Marinol vs. marijuana. Then there was the confusion about whether the applicant used Marinol, a Schedule III substance, rather than medical marijuana under PUMA; she referenced Marinol in her complaint, deposition, and briefing. The applicant explained that she erred in using the term “Marinol” and had assumed that that was the trade name for her pills because that was the term used by the third-party drug testing company, but the medicine she used was not actually Marinol, but synthetic marijuana pills obtained through Connecticut’s medical marijuana program. However, the court stressed there was no dispute that the applicant is a qualifying patient under PUMA, that she consumes synthetic marijuana pills pursuant to that status, and that the positive THC test results stemmed from this protected marijuana use—and that “both parties were aware of all of these facts.” There was no merit to the employer’s argument that her medical marijuana use was not subject to protection under PUMA.

No emotional distress claim, no attorneys’ fees, no punitive damages.

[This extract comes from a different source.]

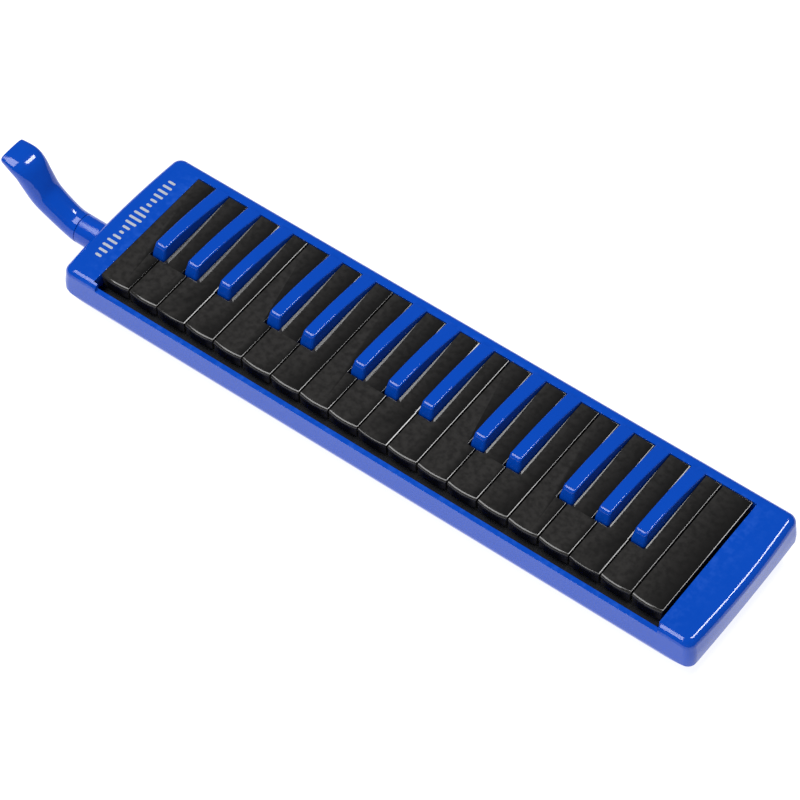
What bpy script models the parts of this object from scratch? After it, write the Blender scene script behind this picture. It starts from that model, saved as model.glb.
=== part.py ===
"""Melodica with 32 keys, F3 to C6, in metres.

+X runs from the low notes to the high notes, +Y from the player's edge to the rear edge and +Z up.
The origin is the middle of the whole outline, mouthpiece included, at the height of the flat underside.
"""

import math

import bpy
import bmesh

MM = 0.001
GAP = 0.3 * MM

# Case
CASE_LENGTH = 429.2 * MM
CASE_DEPTH = 105.4 * MM
CASE_WIDEST_Z = 20 * MM
# The ends bow outwards, least at the widest line
TOP_BULGE = 2.2 * MM
TOP_CORNER_RADIUS = 5.5 * MM
WIDEST_BULGE = 0.7 * MM
WIDEST_CORNER_RADIUS = 5.5 * MM
UNDERSIDE_BULGE = 5 * MM
UNDERSIDE_CORNER_RADIUS = 30 * MM
COVER_TOP_Z = 32.7 * MM
COVER_EDGE_RADIUS = 4.4 * MM
PARTING_Z = 14.4 * MM
UNDERSIDE_RADIUS = 12.3 * MM
LOWER_END_LEAN = 5 * MM
LOWER_SIDE_BOW = 3 * MM
PARTING_STEP = 0.6 * MM
WALL = 2.2 * MM
MOUTHPIECE_REACH = 64.6 * MM
CASE_LEFT = (MOUTHPIECE_REACH - CASE_LENGTH) / 2
CASE_CENTRE_X = CASE_LEFT + CASE_LENGTH / 2
CASE_FRONT = -CASE_DEPTH / 2

# Keyboard
NATURAL_COUNT = 19
KEY_PITCH = 20 * MM
KEY_GAP = 1 * MM
KEY_LENGTH = 87.3 * MM
KEY_PLATE = 2.4 * MM
KEY_LIP_DEPTH = 7.8 * MM
KEY_LIP_THICKNESS = 2.6 * MM
KEY_FRONT_BOW = 1 * MM
KEY_TOP_Z = 33 * MM
KEYBOARD_LEFT = CASE_LEFT + 22.8 * MM
KEYBOARD_RIGHT = KEYBOARD_LEFT + NATURAL_COUNT * KEY_PITCH
KEY_FRONT_Y = CASE_FRONT + 9.7 * MM
KEY_REAR_Y = KEY_FRONT_Y + KEY_LENGTH
SHARP_WIDTH = 9.4 * MM
SHARP_TOP_WIDTH = 7.5 * MM
SHARP_HEIGHT = 7.4 * MM
SHARP_END_HEIGHT = 1.1 * MM
SHARP_FRONT_Y = KEY_FRONT_Y + 28.4 * MM
NOTCH_SIDE_GAP = 0.5 * MM
NOTCH_FRONT_GAP = 0.8 * MM
# How far each sharp sits to the right of the seam that it straddles
SHARP_SHIFT = {"F": -2 * MM, "G": 1.2 * MM, "A": 4.4 * MM, "C": -0.4 * MM, "D": 2.9 * MM}
LETTERS = "FGABCDE"

# Key well in the top cover
WELL_LEFT = KEYBOARD_LEFT + 0.1 * MM
WELL_RIGHT = KEYBOARD_RIGHT + 1.6 * MM
WELL_FRONT = KEY_FRONT_Y - 6.5 * MM
WELL_REAR = KEY_FRONT_Y + 88 * MM
WELL_SKIRT = 9 * MM
RAIL_TOP_Z = 28.7 * MM
RAIL_LEFT = KEYBOARD_LEFT + 2.9 * MM
RAIL_RIGHT = KEYBOARD_RIGHT + 3.1 * MM

# Axle and levers
AXLE_Y = KEY_FRONT_Y + 62 * MM
AXLE_Z = KEY_TOP_Z - 7 * MM
AXLE_RADIUS = 1.25 * MM
LEVER_WIDTH = 5 * MM
LEVER_DEPTH = 4.4 * MM
LUG_HALF = 4.5 * MM
LUG_DEPTH = 2.5 * MM
PAD_FRONT = 13.4 * MM
PAD_REAR = 23.6 * MM
PAD_BOTTOM = -3.7 * MM

# Key bed, reeds and air chamber, from the deck down
DECK_TOP_Z = 22 * MM
BED_TOP_Z = 19 * MM
BED_BOTTOM_Z = 16.5 * MM
BED_LEFT = KEYBOARD_LEFT + 0.9 * MM
BED_RIGHT = KEYBOARD_RIGHT - 0.9 * MM
BED_FRONT = KEY_FRONT_Y - 3 * MM
BED_REAR = KEY_FRONT_Y + 90 * MM
CELL_FRONT = KEY_FRONT_Y + 44 * MM
CELL_REAR = KEY_FRONT_Y + 88 * MM
CELL_THICKNESS = 2 * MM
CELL_LEFT = BED_LEFT + 2.1 * MM
CELL_RIGHT = BED_RIGHT - 2.1 * MM
REED_TIP_Y = KEY_FRONT_Y + 80 * MM
REED_PLATE = 1 * MM
LONGEST_REED = 30 * MM
SHORTEST_REED = 14 * MM
TRAY_WALL = 1.8 * MM
TRAY_FLOOR = 1.4 * MM
TRAY_BOTTOM_Z = 7 * MM
TRAY_FRONT = KEY_FRONT_Y + 15 * MM
CHAMBER_GASKET = 0.8 * MM
TRAY_TOP_Z = BED_BOTTOM_Z - 2 * GAP - CHAMBER_GASKET

# Blow socket and mouthpiece
BLOW_Y = KEY_FRONT_Y + 28 * MM
BLOW_Z = KEY_TOP_Z - 13.9 * MM
SOCKET_RADIUS = 9.15 * MM
SOCKET_BORE = 7.4 * MM
SOCKET_MOUTH_X = CASE_LEFT - 14.2 * MM
SOCKET_INNER_X = KEYBOARD_LEFT - 6.3 * MM
SOCKET_FLANGE_RADIUS = 10.8 * MM
PLUG_RADIUS = 5.6 * MM
PLUG_BORE = 4.1 * MM
PLUG_LENGTH = 12 * MM

# Water key
DRAIN_X = KEYBOARD_LEFT + 352 * MM
DRAIN_Y = KEY_FRONT_Y + 26 * MM
DRAIN_CAP_RADIUS = 5.8 * MM
DRAIN_STEM_RADIUS = 1.4 * MM
DRAIN_SPRING_RADIUS = 3.1 * MM
DRAIN_WIRE = 0.5 * MM

# Hand strap
STRAP_LENGTH = 150 * MM
STRAP_WIDTH = 25 * MM
STRAP_THICKNESS = 1.3 * MM
STRAP_RECESS_DEPTH = 3.4 * MM
STRAP_ANCHOR_LENGTH = 12 * MM

# Screws
SCREW_HEAD_RADIUS = 3 * MM
SCREW_SHANK_RADIUS = 1.45 * MM
SCREW_HEAD_HEIGHT = 2 * MM
CORNER_SCREW_Z = 5 * MM
BED_SCREW_Z = 1.4 * MM
CORNER_SCREW_TOP_Z = KEY_TOP_Z - 9.2 * MM
BED_SCREW_TOP_Z = KEY_TOP_Z - 15.4 * MM
BOSS_RADIUS = 4.4 * MM
BOSS_TOP_Z = PARTING_Z - 0.3 * MM
COLUMN_RADIUS = 3.8 * MM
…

Although the applicant argued the employer knew by July 25 that she was a medical marijuana user and that it would not hire her if she had a positive drug test, but it waited eight days to tell her that—by which time her prior position was unavailable—the court did not find this sufficiently supported an emotional distress claim. Despite knowing that her job offer was contingent on successful background screenings, the applicant chose to give her two weeks’ notice to her employer beforehand. Accordingly, the court granted summary judgment to the employer on her claim for negligent infliction of emotional distress. And because PUMA does not expressly provide for attorney’s fees or punitive damages, the court similarly granted summary judgment against her request for attorneys’ fees and punitive damages.